Once upon a time, there was a young nerd from the Midwest, who loved Matter-Eater Lad and the McKenzie Brothers... If pop culture were a maze, Matthew would be the Minotaur at its center. Were it a mall, he'd be the Food Court. Were it a parking lot, he’d be the distant Cart Corral where the weird kids gather to smoke, but that’s not important right now... Matthew enjoys body surfing (so long as the bodies are fresh), writing in the third person, and dark-eyed women. Amongst his weaponry are such diverse elements as: Fear! Surprise! Ruthless efficiency! An almost fanatical devotion to pop culture! And a nice red uniform.


  1. Wow. Having read the original that sucks even more as a retro. The “Champions” always left me wondering: Why was she “Silver Sorceress” if she didn’t have anything silver on her? Why was “Jack B. Quick” given the name more fitting of a porn star? How did “Blue Jay” end up back on the “regular earth” again at the start of the Prometheus storyline? And that last panel CREEPS ME THE HELL OUT!!! Ah, the memories of the silver age.

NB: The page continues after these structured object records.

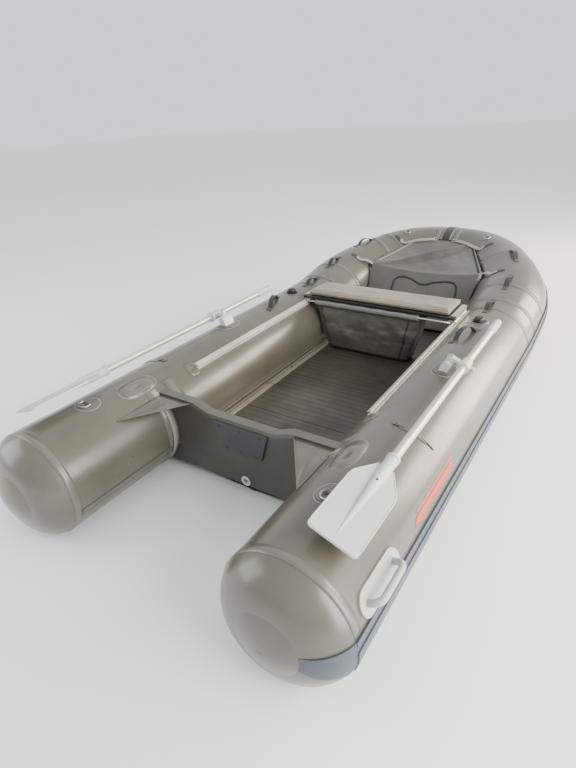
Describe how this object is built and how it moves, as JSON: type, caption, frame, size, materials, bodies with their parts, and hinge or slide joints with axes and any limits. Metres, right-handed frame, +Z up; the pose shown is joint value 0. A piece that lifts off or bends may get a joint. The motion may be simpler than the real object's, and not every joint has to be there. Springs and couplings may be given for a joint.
{
  "type": "inflatable dinghy",
  "caption": "Rigid-floor inflatable dinghy with a plywood transom, sliding bench seat, swinging oars, bow bag, lifting handles and grab loops.",
  "frame": {"origin": "centre of the whole boat on the ground under the side tubes", "axes": "+Y towards the bow, +X to starboard, +Z up"},
  "size_m": [1.5928, 3.34, 0.5861],
  "materials": {
    "hull_fabric": "matte coated fabric",
    "bottom_fabric": "matte coated fabric",
    "black_rubber": "satin moulded rubber",
    "transom_paint": "painted plywood",
    "black_plastic": "fine grain",
    "grey_plastic": "satin",
    "pale_plastic": "satin",
    "steel": "polished stainless",
    "floor_aluminium": "brushed, grooved",
    "shaft_aluminium": "satin anodised",
    "seat_wood": "varnished plywood",
    "seat_vinyl": "padded coated fabric",
    "bag_fabric": "woven polyester",
    "webbing": "ribbed webbing"
  },
  "bodies": {
    "hull": {"bottom_fabric": "bottom_fabric", "bow_bag": "bag_fabric", "bow_bag_straps": "webbing", "bow_board": "seat_wood", "bow_tube": "hull_fabric", "carry_handles": "pale_plastic", "chamber_baffles": "hull_fabric", "drain_housing": "grey_plastic", "drain_nut": "black_plastic", "dring_patches": "hull_fabric", "end_caps": "black_rubber", "floor_joiners": "floor_aluminium", "floor_panels": "floor_aluminium", "grab_loops": "webbing", "keel_strip": "black_rubber", "keel_tube": "bottom_fabric", "motor_pad_inner": "black_plastic", "motor_pad_outer": "black_plastic", "motor_pad_screws": "steel", "oar_clips": "webbing", "port_tube": "hull_fabric", "rail_beds": "hull_fabric", "rowlock_bodies": "black_plastic", "rowlock_pads": "hull_fabric", "rowlock_pins": "steel", "rub_strakes": "black_rubber", "seat_rails": "grey_plastic", "side_stringers": "floor_aluminium", "starboard_tube": "hull_fabric", "stern_cones": "hull_fabric", "transom_board": "transom_paint", "transom_gussets": "hull_fabric", "transom_trim": "black_plastic", "valve_bodies": "black_plastic"},
    "seat": {"seat_brackets": "floor_aluminium", "seat_board": "seat_wood", "seat_cushion": "seat_vinyl", "under_seat_bag": "bag_fabric"},
    "starboard_rowlock_arm": {"starboard_oar_collar": "black_plastic"},
    "starboard_clamp_screw": {"starboard_collar_screw": "black_plastic"},
    "starboard_oar": {"starboard_oar_lower_shaft": "shaft_aluminium", "starboard_oar_upper_shaft": "shaft_aluminium", "starboard_oar_blade": "pale_plastic", "starboard_oar_grip": "black_plastic"},
    "starboard_snap_button": {"starboard_oar_button": "steel"},
    "starboard_stern_ring": {"starboard_stern_dring": "steel"},
    "starboard_bow_ring": {"starboard_bow_dring": "steel"},
    "port_rowlock_arm": {"port_oar_collar": "black_plastic"},
    "port_clamp_screw": {"port_collar_screw": "black_plastic"},
    "port_oar": {"port_oar_lower_shaft": "shaft_aluminium", "port_oar_upper_shaft": "shaft_aluminium", "port_oar_blade": "pale_plastic", "port_oar_grip": "black_plastic"},
    "port_snap_button": {"port_oar_button": "steel"},
    "port_stern_ring": {"port_stern_dring": "steel"},
    "port_bow_ring": {"port_bow_dring": "steel"},
    "starboard_cap": {"starboard_valve_cap": "grey_plastic"},
    "port_cap": {"port_valve_cap": "grey_plastic"},
    "bow_cap": {"bow_valve_cap": "grey_plastic"},
    "plug": {"drain_plug": "grey_plastic"}
  },
  "joints": [
    {"name": "seat_slide", "type": "slide", "parent": "hull", "child": "seat", "axis": [0, 1, 0], "range_m": [-0.9, 0.02]},
    {"name": "starboard_oar_swing", "type": "hinge", "parent": "hull", "child": "starboard_rowlock_arm", "pos_m": [0.59209, -0.372, 0.47962], "axis": [0.3584, 0, 0.9336], "range_deg": [0, 100]},
    {"name": "starboard_oar_feather", "type": "hinge", "parent": "starboard_rowlock_arm", "child": "starboard_oar", "pos_m": [0.64997, -0.372, 0.4574], "axis": [0, -1, 0], "range_deg": [-30, 30]},
    {"name": "starboard_screw_turn", "type": "hinge", "parent": "starboard_rowlock_arm", "child": "starboard_clamp_screw", "pos_m": [0.64997, -0.372, 0.4574], "axis": [0.9336, 0, -0.3584], "continuous": true},
    {"name": "starboard_button_press", "type": "slide", "parent": "starboard_oar", "child": "starboard_snap_button", "axis": [-0.3584, 0, -0.9336], "range_m": [0, 0.003], "stiffness_N_per_m": 400, "springref_m": -0.003},
    {"name": "starboard_stern_ring_lift", "type": "hinge", "parent": "hull", "child": "starboard_stern_ring", "pos_m": [0.53989, -1.277, 0.42607], "axis": [-0.9976, 0, -0.0698], "range_deg": [0, 115]},
    {"name": "starboard_bow_ring_lift", "type": "hinge", "parent": "hull", "child": "starboard_bow_ring", "pos_m": [0.26281, 1.33054, 0.5689], "axis": [-0.5811, -0.7774, -0.2408], "range_deg": [0, 115]},
    {"name": "port_oar_swing", "type": "hinge", "parent": "hull", "child": "port_rowlock_arm", "pos_m": [-0.59209, -0.372, 0.47962], "axis": [0.3584, 0, -0.9336], "range_deg": [0, 100]},
    {"name": "port_oar_feather", "type": "hinge", "parent": "port_rowlock_arm", "child": "port_oar", "pos_m": [-0.64997, -0.372, 0.4574], "axis": [0, 1, 0], "range_deg": [-30, 30]},
    {"name": "port_screw_turn", "type": "hinge", "parent": "port_rowlock_arm", "child": "port_clamp_screw", "pos_m": [-0.64997, -0.372, 0.4574], "axis": [0.9336, 0, 0.3584], "continuous": true},
    {"name": "port_button_press", "type": "slide", "parent": "port_oar", "child": "port_snap_button", "axis": [0.3584, 0, -0.9336], "range_m": [0, 0.003], "stiffness_N_per_m": 400, "springref_m": -0.003},
    {"name": "port_stern_ring_lift", "type": "hinge", "parent": "hull", "child": "port_stern_ring", "pos_m": [-0.53989, -1.277, 0.42607], "axis": [-0.9976, 0, 0.0698], "range_deg": [0, 115]},
    {"name": "port_bow_ring_lift", "type": "hinge", "parent": "hull", "child": "port_bow_ring", "pos_m": [-0.26281, 1.33054, 0.5689], "axis": [-0.5811, 0.7774, 0.2408], "range_deg": [0, 115]},
    {"name": "starboard_cap_turn", "type": "hinge", "parent": "hull", "child": "starboard_cap", "pos_m": [0.54767, 0.207, 0.41987], "axis": [-0.0349, 0, 0.9994], "continuous": true},
    {"name": "port_cap_turn", "type": "hinge", "parent": "hull", "child": "port_cap", "pos_m": [-0.54767, 0.207, 0.41987], "axis": [0.0349, 0, 0.9994], "continuous": true},
    {"name": "bow_cap_turn", "type": "hinge", "parent": "hull", "child": "bow_cap", "pos_m": [0, 1.24964, 0.42704], "axis": [0, -0.9636, 0.2672], "continuous": true},
    {"name": "drain_plug_pull", "type": "slide", "parent": "hull", "child": "plug", "axis": [0, 1, 0], "range_m": [0, 0.03]}
  ]
}
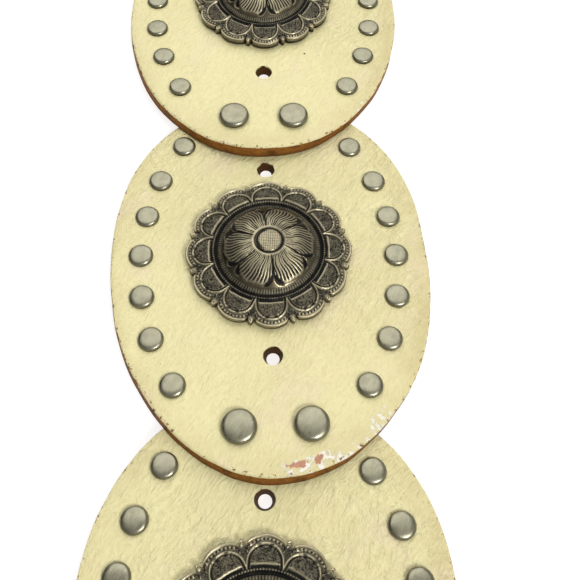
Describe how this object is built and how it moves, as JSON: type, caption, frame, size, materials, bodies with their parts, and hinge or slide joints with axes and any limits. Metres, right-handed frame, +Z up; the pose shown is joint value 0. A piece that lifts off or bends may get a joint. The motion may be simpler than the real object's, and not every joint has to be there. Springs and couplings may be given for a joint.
{
  "type": "concho belt",
  "caption": "Belt of overlapping riveted leather ovals, each with a round domed flower concho, rows of small studs and lace holes.",
  "frame": {"origin": "on the surface that the belt lies on, under the middle of its bounding box", "axes": "+Y along the belt, from the last oval to the first; +Z up, out of the face; +X across the belt"},
  "size_m": [0.0906, 0.886, 0.0149],
  "materials": {
    "ivory_leather": "glazed ivory face with fine wrinkles, brown cut edges",
    "satin_nickel": "satin nickel plate, a little dulled",
    "antique_silver": "cast relief in antiqued silver plate, nearly black in the recesses"
  },
  "bodies": {
    "root": {"oval_1": "ivory_leather", "concho_1": "antique_silver", "concho_post_1": "satin_nickel", "rivet_1_left": "satin_nickel", "rivet_1_right": "satin_nickel", "oval_2": "ivory_leather", "concho_2": "antique_silver", "concho_post_2": "satin_nickel", "rivet_2_left": "satin_nickel", "rivet_2_right": "satin_nickel", "oval_3": "ivory_leather", "concho_3": "antique_silver", "concho_post_3": "satin_nickel", "rivet_3_left": "satin_nickel", "rivet_3_right": "satin_nickel", "oval_4": "ivory_leather", "concho_4": "antique_silver", "concho_post_4": "satin_nickel", "rivet_4_left": "satin_nickel", "rivet_4_right": "satin_nickel", "oval_5": "ivory_leather", "concho_5": "antique_silver", "concho_post_5": "satin_nickel", "rivet_5_left": "satin_nickel", "rivet_5_right": "satin_nickel", "oval_6": "ivory_leather", "concho_6": "antique_silver", "concho_post_6": "satin_nickel", "rivet_6_left": "satin_nickel", "rivet_6_right": "satin_nickel", "oval_7": "ivory_leather", "concho_7": "antique_silver", "concho_post_7": "satin_nickel", "rivet_7_left": "satin_nickel", "rivet_7_right": "satin_nickel", "oval_8": "ivory_leather", "concho_8": "antique_silver", "concho_post_8": "satin_nickel", "rivet_8_left": "satin_nickel", "rivet_8_right": "satin_nickel", "oval_9": "ivory_leather", "concho_9": "antique_silver", "concho_post_9": "satin_nickel", "closing_button": "satin_nickel"}
  },
  "joints": []
}
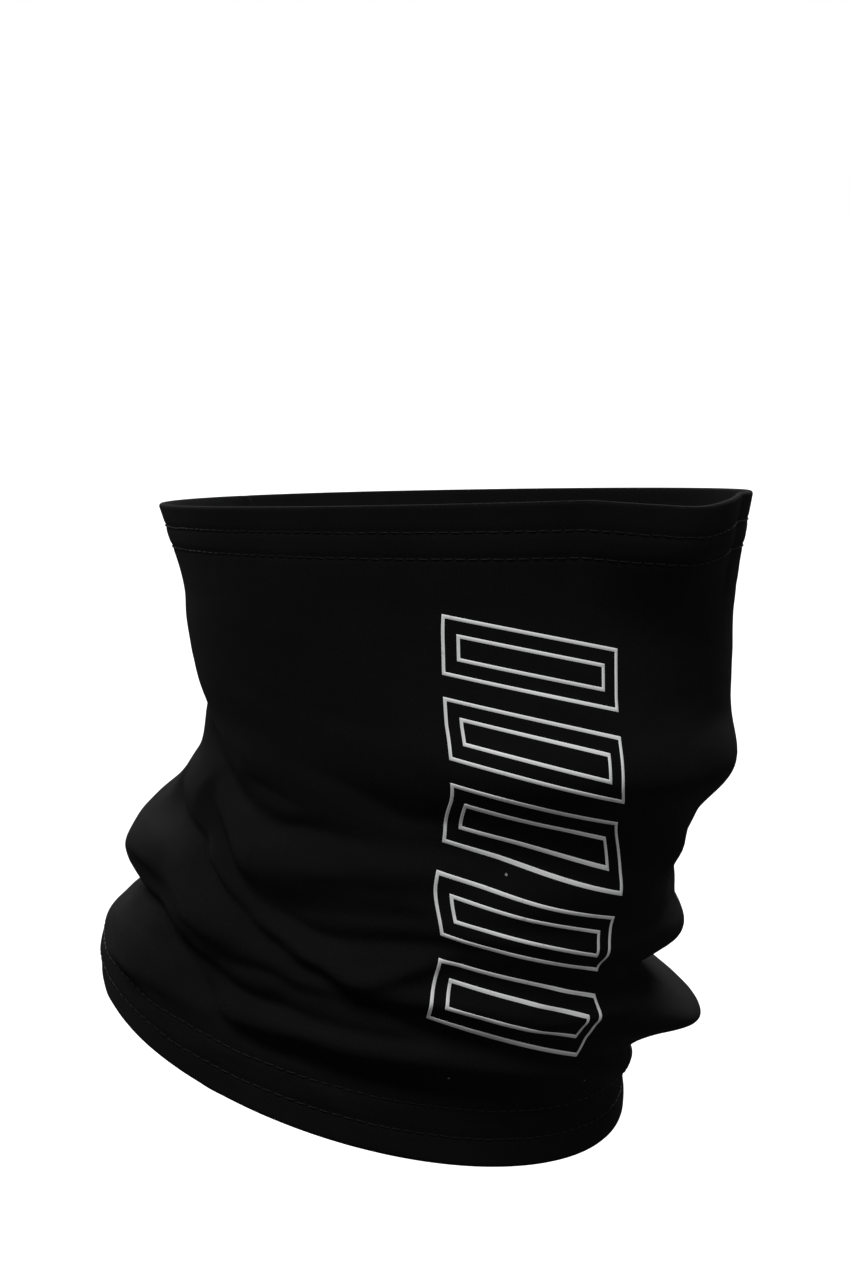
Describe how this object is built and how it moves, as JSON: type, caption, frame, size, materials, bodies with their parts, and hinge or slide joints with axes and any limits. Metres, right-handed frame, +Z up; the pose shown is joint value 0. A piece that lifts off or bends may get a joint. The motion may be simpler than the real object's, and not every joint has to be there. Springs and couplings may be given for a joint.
{
  "type": "neck gaiter",
  "caption": "Tube of black knit worn over the nose and gathered in soft rolls round the neck, hemmed at both ends, with an outline print on one side.",
  "frame": {"origin": "on the wearer's head axis, level with the front of the bottom opening, where the neck goes in", "axes": "+Z up along the head, -Y the way the wearer faces, -X the wearer's right"},
  "size_m": [0.1752, 0.2321, 0.2089],
  "materials": {
    "knit": "matte fine-gauge jersey",
    "thread": "spun thread",
    "label_satin": "woven satin ribbon",
    "print_film": "heat-applied reflective film"
  },
  "bodies": {
    "neck_tube": {"tube_panel": "knit", "bottom_hem": "knit", "bottom_hem_needle_thread_lower": "thread", "bottom_hem_needle_thread_upper": "thread", "bottom_hem_looper_thread": "thread", "back_seam_allowance": "knit", "back_seam_overlock_thread": "thread", "care_label_tacks": "thread", "print_bar_1": "print_film", "print_bar_2": "print_film", "print_bar_3": "print_film", "print_bar_4": "print_film", "print_bar_5": "print_film"},
    "top_edge": {"top_hem": "knit", "top_hem_needle_thread_lower": "thread", "top_hem_needle_thread_upper": "thread", "top_hem_looper_thread": "thread"},
    "label_page": {"care_label": "label_satin"}
  },
  "joints": [
    {"name": "pull_down", "type": "slide", "parent": "neck_tube", "child": "top_edge", "axis": [0, 0, -1], "range_m": [0, 0.05], "deforming": ["tube_panel", "back_seam_allowance", "back_seam_overlock_thread", "print_bar_1", "print_bar_2", "print_bar_3", "print_bar_4", "print_bar_5"]},
    {"name": "label_flap", "type": "hinge", "parent": "neck_tube", "child": "label_page", "pos_m": [0.00001, 0.10657, 0.07668], "axis": [-0.0016, -0.3676, 0.93], "range_deg": [0, 150]}
  ]
}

    • Not to be that guy, but 1971 is by nearly all definitions, early Bronze Age. :) And the Champions of Angar reappeared in the first few issues of the Giffen/DeMatteis JLA, after which they moved to our Earth permanently and were rotating members of the League during it’s “Anyone can join” period.

  2. I guess I just don’t get what was going on with all the narration about Zatanna? Anyway, shouldn’t an Australian aborigine god have black skin?